Hutcheson promises 'open, honest debate' ahead of Calgary 2026 plebiscite
There will be “open, honest discussion and debate” between leaders of Calgary’s bid to host the winter Olympic games in 2026 and the city’s population ahead of a planned plebiscite on 13 November on whether the bid should proceed, according to Scott Hutcheson, chair of the board of directors of Calgary 2026.
Writing in the Calgary Herald, Hutcheson also revealed that Mary Moran, the bid’s recently appointed chief executive, will continue to receive the same salary, C$290,250 ($222,074) a year, that she was receiving as president and chief executive of Calgary Economic Development, a role from which she has taken leave of absence to join Calgary 2026.
Hutcheson wrote: “Our first priority is to ensure that when Calgarians vote on Nov. 13, they have the facts to make a decision that will have a lasting impact for generations. We need to separate what is true from what is not. With good information, I know our citizens will be decisive and give us direction we can rely on - we need to trust the process.”
Referenda have sounded the death knell of a series of previous Olympic bids, with voters tending to be deterred by the supposedly prohibitive costs of hosting the games.

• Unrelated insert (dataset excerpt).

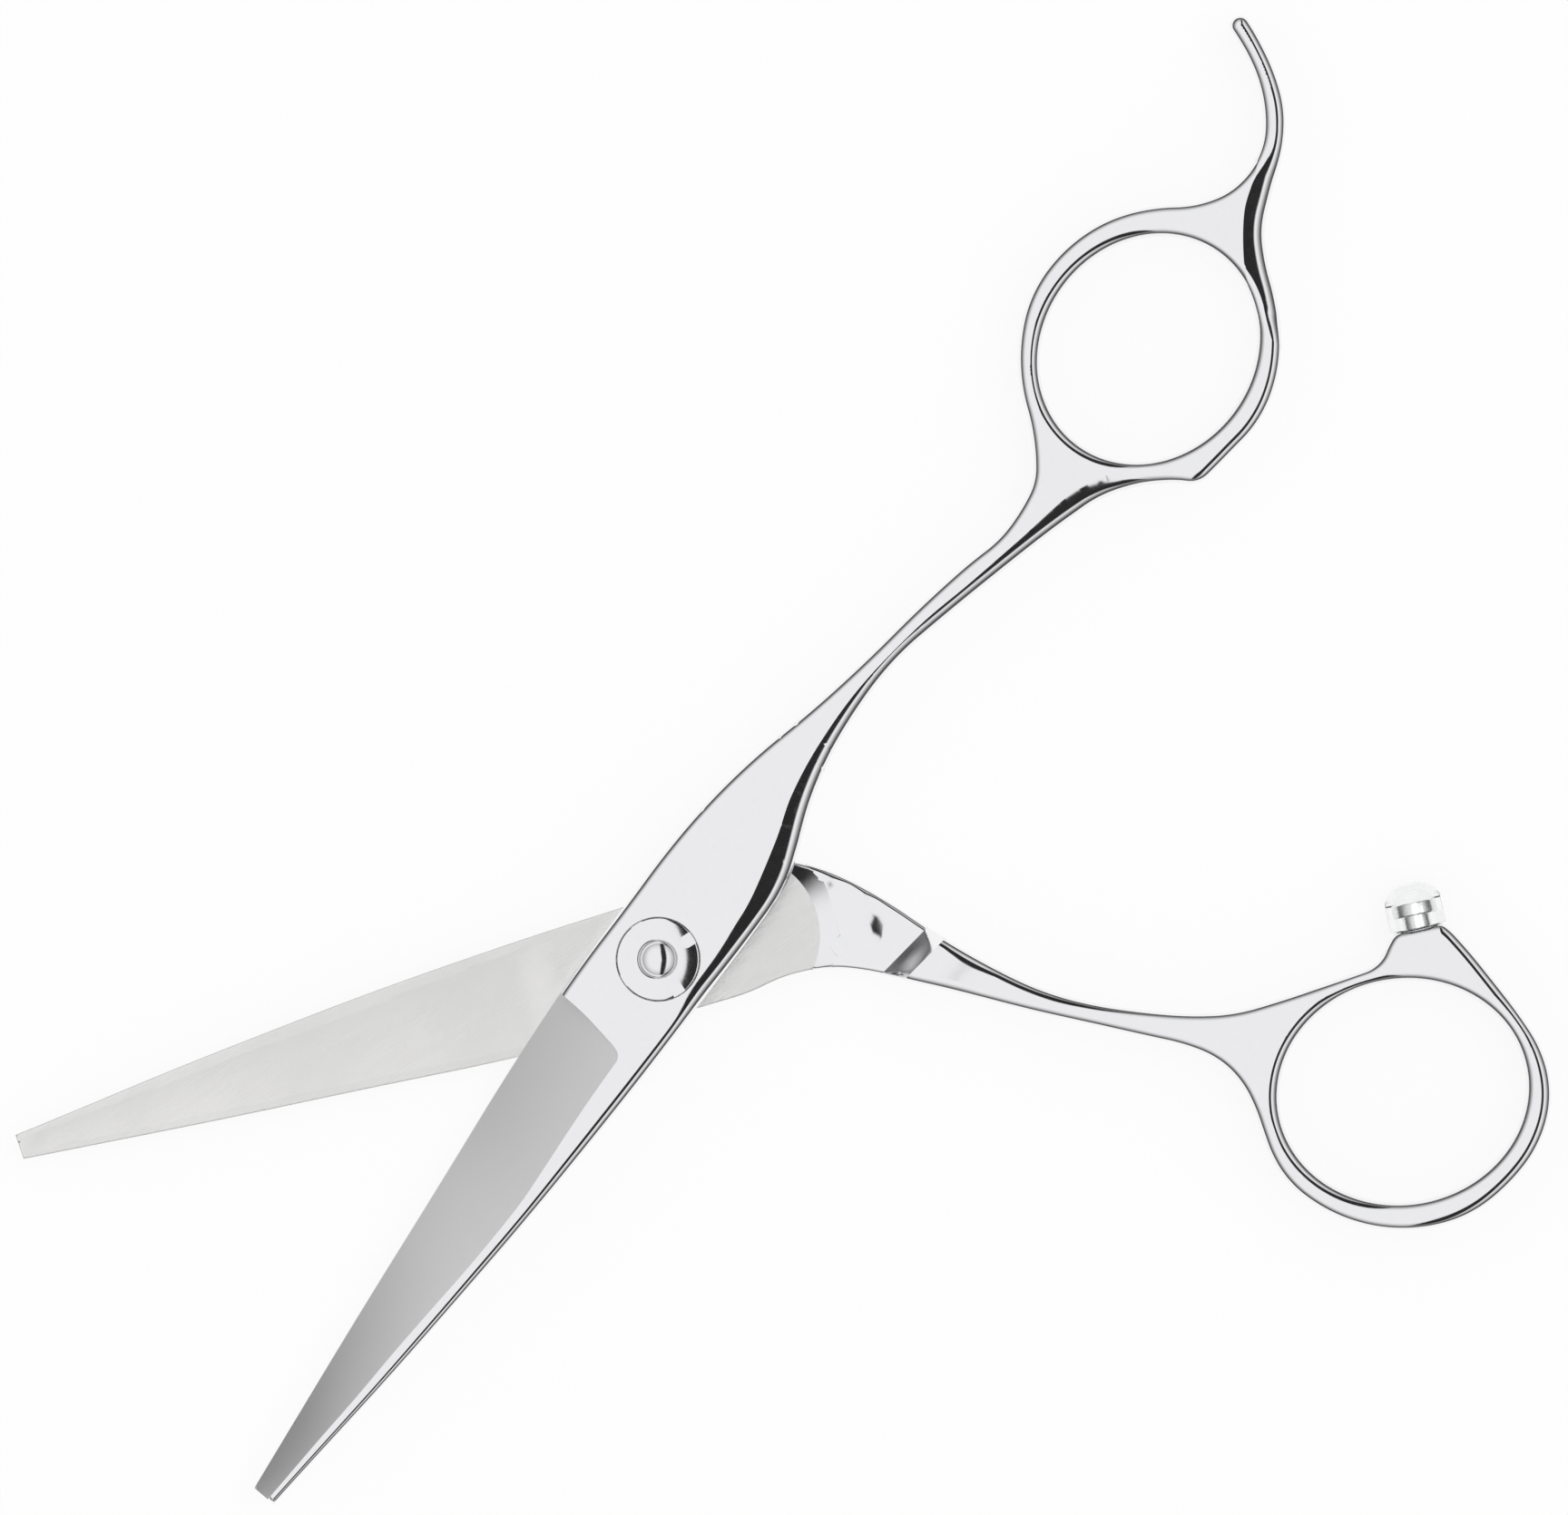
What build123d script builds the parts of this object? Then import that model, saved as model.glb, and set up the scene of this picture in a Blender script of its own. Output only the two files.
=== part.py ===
from build123d import *

import os
from math import cos, radians, sin, sqrt

# Hair cutting shears, 5.25 inch class, with offset handles, two oval rings, a fixed
# finger rest and a flush tension dial at the pivot.
#
# Row frame, in millimetres: the pivot axis is Z and z = 0 is the plane under the pivot
# bolt. +X runs between the open blades towards their tips.
#
# Each half is drawn in its own frame: x towards its tip, y towards the spine of its
# blade and z outwards from the face that rides on the other half. The two blades are
# then the same forging, and finger_plane and thumb_plane set the halves in the row.

# ---- driving dimensions -------------------------------------------------------------
open_half_angle = 18.9  # each blade from the row's X axis, at rest
blade_length = 56.6  # pivot axis to tip
pivot_thickness = 3.0  # one half, at the pivot
tip_thickness = 1.0
handle_outer = 2.15  # outer face of shank and ring, from the mating plane
handle_inner = 2.2  # inner face of the same, past the mating plane
ride_gap = 0.05  # between the two ride faces
edge_roll = 0.8  # rounding of the forged edges
neck_roll = 0.5  # the same on the inner side of the neck
weld_x = -15.4  # where the blade is welded to its handle

# blade
edge_thickness = 0.15
bevel_start = 7.5
bevel_slope = 0.386
bevel_crown = 0.12
bevel_corner = 1.0
hollow_depth = 0.12
ride_land = 0.7
ride_step = 0.4  # the handle's neck lies this far under the ride face

# side view
fall_start = -9.0  # the outer face falls from here, in the ricasso
fall_end = -29.0  # to here, in the shank
riser_run = 1.7

# pivot
bushing_height = 1.6
bolt_head_radius = 3.3
bolt_head_height = 1.0
journal_radius = 2.4
bushing_wall = 0.6
running_fit = 0.03
press_fit_gap = 0.01
dial_radius = 3.5
dial_thickness = 0.95
dial_crown = 0.15
dial_notch_width = 1.1
dial_notch_length = 1.25
dial_notch_turn = -3.0
dial_notch_depth = 0.45
dial_gap = 0.1
thread_radius = 1.6
dome_radius = 1.36
dome_height = 0.42
washer_thickness = 0.25
spring_thickness = 0.2
stack_gap = 0.03
flat_half_width = 1.7  # of the bolt's two flats under the dial

# rings
finger_hole = (9.97, 8.82)
finger_hole_centre = (-66.3, 3.2)
thumb_hole = (10.52, 9.38)
thumb_hole_centre = (-57.5, -28.4)
thumb_hole_turn = 5.0
ring_edge_roll = 0.35

# bumper
boss_flat = 3.0  # length of the seat on the thumb ring's boss
cap_radius = 2.4
cap_height = 4.0
cap_side = 2.4  # height of its straight side
stud_neck_radius = 1.2
stud_neck_height = 1.1
stud_head_radius = 1.9
stud_head_height = 1.1
stud_thread_radius = 1.0
stud_thread_length = 2.8
cap_bore_gap = 0.05

# ---- frames of the two halves -------------------------------------------------------
mating_height = pivot_thickness
finger_plane = Plane(
    origin=(0, 0, mating_height + ride_gap),
    x_dir=(cos(radians(open_half_angle)), sin(radians(open_half_angle)), 0),
    z_dir=(0, 0, 1),
)
thumb_plane = Plane(
    origin=(0, 0, mating_height),
    x_dir=(cos(radians(open_half_angle)), -sin(radians(open_half_angle)), 0),
    z_dir=(0, 0, -1),
)
reach = 120.0  # longer than either half, for cutting planes and blanks


# ---- outlines -----------------------------------------------------------------------
# An outline is a chain of tangent arcs. It is given by stations (x, y, heading): places
# that the edge passes, with its direction there in degrees.
def heading_vector(degrees):
    return Vector(cos(radians(degrees)), sin(radians(degrees)))


def tangent_step(start, end, direction):
    """An arc that leaves its start along a direction, or a line where it is straight."""
    chord = (end - start).normalized()
    if abs(chord.cross(direction).Z) < 1e-4:
        Line(start, end)
    else:
        TangentArc(start, end, tangent=direction)


def two_arcs(start, end):
    """Two arcs from one station to the next, tangent to both and to each other."""
    first, last = Vector(*start[:2]), Vector(*end[:2])
    leaving, arriving = heading_vector(start[2]), heading_vector(end[2])
    span = last - first
    along = span.dot(leaving + arriving)
    turn = 1 - leaving.dot(arriving)
    if turn < 1e-6:
        arm = span.dot(span) / (2 * along)
    else:
        arm = (sqrt(along**2 + 2 * turn * span.dot(span)) - along) / (2 * turn)
    knee_start, knee_end = first + leaving * arm, last - arriving * arm
    middle = (knee_start + knee_end) * 0.5
    tangent_step(first, middle, leaving)
    tangent_step(middle, last, (knee_end - knee_start).normalized())


def arc_chain(*stations):
    for start, end in zip(stations, stations[1:]):
        two_arcs(start, end)


tip_spine = (blade_length, 0.85, 174)
tip_edge = (blade_length - 0.1, -1.32, 5)
spine_heel = (-8.5, 5.35, 180)
edge_heel = (-5, -4.95, 0)
blade_spine = [tip_spine, (38, 2.87, 174.6), (20, 4.33, 176.7), (5, 4.97, 178.7), spine_heel]
blade_edge = [edge_heel, (bevel_start, -5.0, 2), (33, -3.27, 4.1), tip_edge]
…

However, Hutcheson recalled the success of Calgary’s hosting of a previous winter Olympics 30 years ago, writing: “We are fortunate we can recall the lessons of 1988, when the city followed a dream and transformed the country. We worked for one another, stuck together, overcame huge adversity and never gave up. The result: a world-leading legacy that is simply unparalleled. There were doubts then — worries, even fears. Yet great optimism.
“In the end, we took a stance and showed the world a new way to host a successful Olympic Winter Games. Thirty years later, the city is still smiling. Those Games affected us all. We discovered the unique power of teamwork and revealed the kind of character only adversity can expose. And this time is no different. We need to be in this together, and I personally like our odds.”
Hutcheson concluded: “While we will not pursue a Games at all costs, our mandate is to develop and promote the best possible bid for Canada. A winning bid. If we agree to move forward, it will be because pursuing a bid will benefit our city, our province, and all of Canada.
“It will be because this ‘can do’ community feels confident and trusts that we can build spirit through optimism, volunteerism, inclusivity and that our diverse city will prosper from the possibilities.”
A referendum has already ended Sion in Switzerland’s hopes of bidding for the 2026 games, while Graz in Austria withdrew its bid last month because of a lack of support from the government of the state of Styria.
Calgary faces competition from Cortina d’Ampezzo/Milan/Turin (Italy), Sapporo (Japan), Stockholm (Sweden) and Erzurum (Turkey) to host the 2026 winter Olympics.
An IOC session in October will invite candidates for the games to bid formally and a host city will be selected in September, 2019.